The state news agency carried a report on Tashkent airport last week, saying some of the staff there had been convicted of extortion and forgery.
Reports on corruption are regularly carried in the Uzbek media, as salutary lessons and proof that the authorities are winning the war against graft declared by President Islam Karimov last December.
In recent months, a number of senior officials have fallen victim to the campaign, among them Tashkent mayor Abdukakhor Tokhtaev, Samarkand regional governor Uktam Barnoev, Tashkent police chief Qobul Naqibov and Marufjon Rahimov, the local government chief in Bulakbashi district in eastern Uzbekistan.
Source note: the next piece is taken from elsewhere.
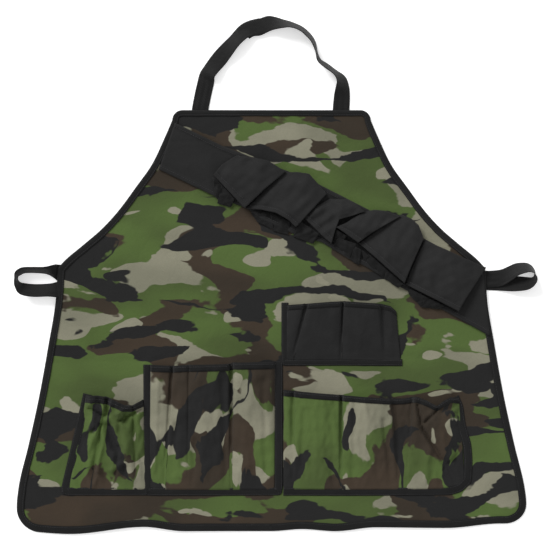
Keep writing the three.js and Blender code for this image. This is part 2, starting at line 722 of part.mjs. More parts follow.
// A pocket front with the tape along its mouth.
function pocketFront(name, plan, folds, depth, finish) {
  const tape = POCKET_BINDING / (plan.mouth - plan.foot);
  const gap = FIT_GAP / (plan.mouth - plan.foot);
  const front = spread(0, 1 - tape - gap, 5);
  addPiece(name, slab(
    pocketGrid(plan, folds, depth, front, CLOTH_WALL),
    pocketGrid(plan, folds, depth, front, 0),
  ), finish);
  const mouth = [1 - tape, 1];
  addPiece(`${name}_hem`, slab(
    pocketGrid(plan, folds, depth, mouth, TAPE_WALL),
    pocketGrid(plan, folds, depth, mouth, 0),
  ), blackTape);
}

// Flat tape on the body round a pocket front, through the corners of its outer edge. The edge
// runs with the pocket on its left.
function pocketTape(name, corners) {
  const rounds = [];
  corners.forEach(([x, y], i) => {
    if (i > 0) {
      const [px, py] = corners[i - 1];
      const count = Math.max(Math.round(Math.hypot(x - px, y - py) / (1.6 * CLOTH_STEP)), 1);
      for (let k = 1; k < count; k += 1) {
        rounds.push([mix(px, x, k / count), mix(py, y, k / count)]);
      }
    }
    rounds.push([x, y]);
  });
  const plan = [[0, 0], [POCKET_BINDING, 0], [POCKET_BINDING, TAPE_WALL], [0, TAPE_WALL]];
  const last = rounds.length - 1;
  const sections = rounds.map(([x, y], i) => {
    const heading = (a, b) => new THREE.Vector2(b[0] - a[0], b[1] - a[1]).normalize();
    const come = heading(rounds[Math.max(i - 1, 0)], rounds[Math.max(i, 1)]);
    const go = heading(rounds[Math.min(i, last - 1)], rounds[Math.min(i + 1, last)]);
    const along = come.clone().add(go).normalize();
    const mitre = 1 / Math.max(along.dot(come), 0.5);
    return plan.map(([depth, height]) => {
      const px = x - along.y * depth * mitre;
      const py = y + along.x * depth * mitre;
      return new THREE.Vector3(px, py, onCloth(px, py) + height);
    });
  });
  addPiece(name, loft(sections, plan), blackTape);
}

function lowerPockets() {
  const inner = POCKET_BINDING + FIT_GAP;
  const centreRight = POCKET_ROW_EDGE;
  const centreLeft = centreRight - CENTRE_POCKET_WIDTH;
  const foot = POCKET_ROW_FOOT;

  const centreTop = foot + CENTRE_POCKET_HEIGHT;
  pocketFront('centre_pocket', {
    footLeft: centreLeft + inner,
    mouthLeft: centreLeft + inner,
    footRight: centreRight - inner,
    mouthRight: centreRight - inner,
    foot: foot + inner,
    mouth: centreTop,
  }, CENTRE_POCKET_FOLDS, POCKET_DEPTH, camouflage);
  pocketTape('centre_pocket_binding', [
    [centreLeft, centreTop],
    [centreLeft, foot],
    [centreRight, foot],
    [centreRight, centreTop],
  ]);

  const leftRight = centreLeft - FIT_GAP;
  const leftLeft = leftRight - LEFT_POCKET_WIDTH;
  const leftTop = foot + LEFT_POCKET_HEIGHT;
  const leftSlant = inner * Math.hypot(1, LEFT_POCKET_SPREAD / LEFT_POCKET_HEIGHT);
  pocketFront('left_pocket', {
    footLeft: leftLeft + leftSlant + LEFT_POCKET_SPREAD * inner / LEFT_POCKET_HEIGHT,
    mouthLeft: leftLeft + LEFT_POCKET_SPREAD + leftSlant,
    footRight: leftRight,
    mouthRight: leftRight,
    foot: foot + inner,
    mouth: leftTop,
  }, LEFT_POCKET_FOLDS, POCKET_DEPTH, camouflage);
  pocketTape('left_pocket_binding', [
    [leftLeft + LEFT_POCKET_SPREAD, leftTop],
    [leftLeft, foot],
    [leftRight, foot],
  ]);

  const rightLeft = centreRight + FIT_GAP;
  const rightRight = rightLeft + RIGHT_POCKET_WIDTH;
  const rightTop = foot + RIGHT_POCKET_HEIGHT;
  const rightSlant = inner * Math.hypot(1, RIGHT_POCKET_SPREAD / RIGHT_POCKET_HEIGHT);
  pocketFront('right_pocket', {
    footLeft: rightLeft,
    mouthLeft: rightLeft,
    footRight: rightRight - rightSlant - RIGHT_POCKET_SPREAD * inner / RIGHT_POCKET_HEIGHT,
    mouthRight: rightRight - RIGHT_POCKET_SPREAD - rightSlant,
    foot: foot + inner,
    mouth: rightTop,
  }, RIGHT_POCKET_FOLDS, POCKET_DEPTH, camouflage);
  pocketTape('right_pocket_binding', [
    [rightLeft, foot],
    [rightRight, foot],
    [rightRight - RIGHT_POCKET_SPREAD, rightTop],
  ]);
}

function toolPocket() {
  const left = POCKET_ROW_EDGE;
  const right = left + TOOL_POCKET_WIDTH;
  const foot = TOOL_POCKET_FOOT + POCKET_BINDING;
  const mouth = TOOL_POCKET_FOOT + TOOL_POCKET_HEIGHT;
  pocketFront('tool_pocket', {
    footLeft: left,
    mouthLeft: left,
    footRight: right,
    mouthRight: right - TOOL_POCKET_SPREAD,
    foot: foot + FIT_GAP,
    mouth,
  }, TOOL_POCKET_FOLDS, TOOL_POCKET_DEPTH, blackCloth);
  pocketTape('tool_pocket_binding', [
    [left, TOOL_POCKET_FOOT],
    [right, TOOL_POCKET_FOOT],
  ]);
}

bodyPanel();
edgeBindings();
neckStrap();
waistStrap('waist_strap_left', -1, WAIST_LOOP_LEFT, WAIST_COURSE_LEFT, 0);
waistStrap('waist_strap_right', 1, WAIST_LOOP_RIGHT, WAIST_COURSE_RIGHT, 1);
bandolierBand();
SLEEVES.slice(0, SLEEVE_COUNT).forEach(sleeve);
toolPocket();
lowerPockets();

const whole = new THREE.Box3().setFromObject(apron);
const middle = whole.getCenter(new THREE.Vector3());
apron.position.set(-middle.x, -middle.y, -whole.min.z);

export default apron;
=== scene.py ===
"""Camouflage work apron laid flat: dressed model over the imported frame.

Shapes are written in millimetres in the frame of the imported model. Places that were read off the
photograph are written in its pixels, which are 1.5 mm each, and turned into that frame by at().
"""

import math

import bpy
import numpy as np
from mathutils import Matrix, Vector


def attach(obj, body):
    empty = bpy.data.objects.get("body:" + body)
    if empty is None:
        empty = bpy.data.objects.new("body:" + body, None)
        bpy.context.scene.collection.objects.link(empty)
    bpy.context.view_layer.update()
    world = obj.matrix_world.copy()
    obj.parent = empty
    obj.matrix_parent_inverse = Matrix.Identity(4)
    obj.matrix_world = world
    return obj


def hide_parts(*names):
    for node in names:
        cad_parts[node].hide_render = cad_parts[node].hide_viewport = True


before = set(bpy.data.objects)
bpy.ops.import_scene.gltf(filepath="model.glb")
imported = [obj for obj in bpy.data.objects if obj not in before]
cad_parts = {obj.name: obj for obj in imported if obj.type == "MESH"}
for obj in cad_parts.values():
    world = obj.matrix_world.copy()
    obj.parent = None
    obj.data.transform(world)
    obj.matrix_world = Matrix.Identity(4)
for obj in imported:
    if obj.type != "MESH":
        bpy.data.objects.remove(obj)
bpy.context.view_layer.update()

MM = 0.001
# the photograph: millimetres in a pixel, the apron's centre line and the foot of its hem
PIXEL = 1.5
CENTRE_PX = 271.5
HEM_PY = 531.0
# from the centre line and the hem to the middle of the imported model's box
MID_X = 4.906
MID_Y = 383.122

HALF_HEM = 382.0
HALF_WAIST = 320.0
HALF_BIB = 144.0
SKIRT_HEIGHT = 394.0
BIB_HEIGHT = 237.0
BODY_HEIGHT = SKIRT_HEIGHT + BIB_HEIGHT
HEM_CORNER = 33.0
BIB_CORNER = 15.0
CLOTH = 1.2
BINDING = 12.0
# the body's cloth ends this far inside the binding's outer edge
CUT_INSET = 3.0
WEBBING_WIDTH = 25.0
WEBBING_WALL = 1.5

# how high the cloth lies: on the floor, over the straps' flat middle, and in its soft swells
REST_LIFT = 1.3
BELT_HEIGHT = 0.95 * SKIRT_HEIGHT
BELT_LIFT = 3.6
NECK_LIFT = 1.8
STRAP_FLAT = 34.0
STRAP_SLOPE = 90.0
SWELL_LIFT = 15.0


# Helpers


def at(px, py):
    """A place in the photograph, in millimetres of the frame."""
    return (px - CENTRE_PX) * PIXEL - MID_X, (HEM_PY - py) * PIXEL - MID_Y


def fade(distance, reach):
    d = np.clip(np.abs(distance) / reach, 0.0, 1.0)
    return 0.5 + 0.5 * np.cos(np.pi * d)


def step(low, high, x):
    t = np.clip((np.asarray(x, float) - low) / (high - low), 0.0, 1.0)
    return t * t * (3.0 - 2.0 * t)


def field(x, y, length, seed, stretch=(1.0, 1.0)):
    """A smooth random field between about -1 and 1, with folds about `length` apart."""
    waves = 11
    rng = np.random.default_rng(seed)
    total = np.zeros(np.broadcast(x, y).shape)
    for _ in range(waves):
        turn = rng.uniform(0, math.tau)
        pitch = length * rng.uniform(0.7, 1.5)
        kx = math.cos(turn) / pitch / stretch[0] * math.tau
        ky = math.sin(turn) / pitch / stretch[1] * math.tau
        total += np.sin(kx * x + ky * y + rng.uniform(0, math.tau))
    return total * 1.35 / math.sqrt(waves * 2)


def wrinkles(x, y, seed, rows):
    """Fields added up, from rows of (height, length, step of the seed, stretch)."""
    return sum(height * field(x, y, length, seed + more, stretch) for height, length, more, stretch in rows)


def hermite(t, a, slope_a, b, slope_b):
    t2, t3 = t * t, t * t * t
    ends = (2 * t3 - 3 * t2 + 1) * a + (3 * t2 - 2 * t3) * b
    return ends + (t3 - 2 * t2 + t) * slope_a + (t3 - t2) * slope_b


def follow(rows, x):
    """Joins rows of (place, value) smoothly, without overshoot."""
    px, py = np.array(rows, float).T
    slope = np.diff(py) / np.diff(px)
    tangent = np.zeros(len(px))
    tangent[0] = slope[0]
    tangent[-1] = slope[-1]
    for i in range(1, len(px) - 1):
        a, b = slope[i - 1], slope[i]
        tangent[i] = 0.0 if a * b <= 0 else 2 * a * b / (a + b)
    x = np.clip(np.asarray(x, float), px[0], px[-1])
    k = np.clip(np.searchsorted(px, x, side="right") - 1, 0, len(px) - 2)
    span = px[k + 1] - px[k]
    return hermite((x - px[k]) / span, py[k], span * tangent[k], py[k + 1], span * tangent[k + 1])


def reach_along(points):
    """Length from a line's start to each of its points."""
    return np.concatenate([[0], np.cumsum(np.linalg.norm(np.diff(points, axis=0), axis=1))])


def resample(points, reach, spots):
    return np.stack([np.interp(spots, reach, column) for column in np.asarray(points).T], axis=1)


def smooth_path(points, pitch):
    """Points of any width along a centripetal curve through `points`, evenly spaced."""
    pts = np.array(points, float)
    pts = np.vstack([2 * pts[0] - pts[1], pts, 2 * pts[-1] - pts[-2]])
    out = []
    for i in range(1, len(pts) - 2):
        p0, p1, p2, p3 = pts[i - 1 : i + 3]
        gaps = [max(np.linalg.norm(b - a), 1e-6) ** 0.5 for a, b in ((p0, p1), (p1, p2), (p2, p3))]
        m1 = p2 - p1 + gaps[1] * ((p1 - p0) / gaps[0] - (p2 - p0) / (gaps[0] + gaps[1]))
        m2 = p2 - p1 + gaps[1] * ((p3 - p2) / gaps[2] - (p3 - p1) / (gaps[1] + gaps[2]))
        out += [hermite(t, p1, m1, p2, m2) for t in np.linspace(0, 1, 12, endpoint=False)]
    out.append(pts[-2])
    out = np.array(out)
    length = reach_along(out[:, :3])
    count = max(int(round(length[-1] / pitch)), 2)
    return resample(out, length, np.linspace(0, length[-1], count + 1))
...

The government also shut down around 100 supermarkets and manufacturing businesses, apparently also as part of the anti-corruption drive.
Commenting on the action taken to date, a businessman in the western town of Bukhara said, “Despite these measures, we’ve seen no progress in the battle against corruption. The country and its society are corrupted through and through.”
Anyone running a business, he said, found it impossible to get a business loan unless they had friends or relatives working in a bank, and they had to pay out money all the time – to officials, government auditors and the like.
Tashkent-based analyst Abdurahmon Tashanov believes wider change is needed – a functioning civil society, free speech, respect for human rights, and a democratic system – before corruption can really be tackled effectively.
Surat Ikramov, head of the Initiative Group of Independent Human Rights Defenders, agrees that the authoritarian system of government was the root cause of corruption in Uzbekistan. Nor does he believe the authorities are serious about tackling the problem – he argues that arrests and dismissals are ineffective .
“The war on corruption comes down to the is reduced to the demonstration of punishment of delinquent officials for bribery,” the human rights activist says. “Usually, bribery is incriminated to those who burned or who did not share with the superior management.”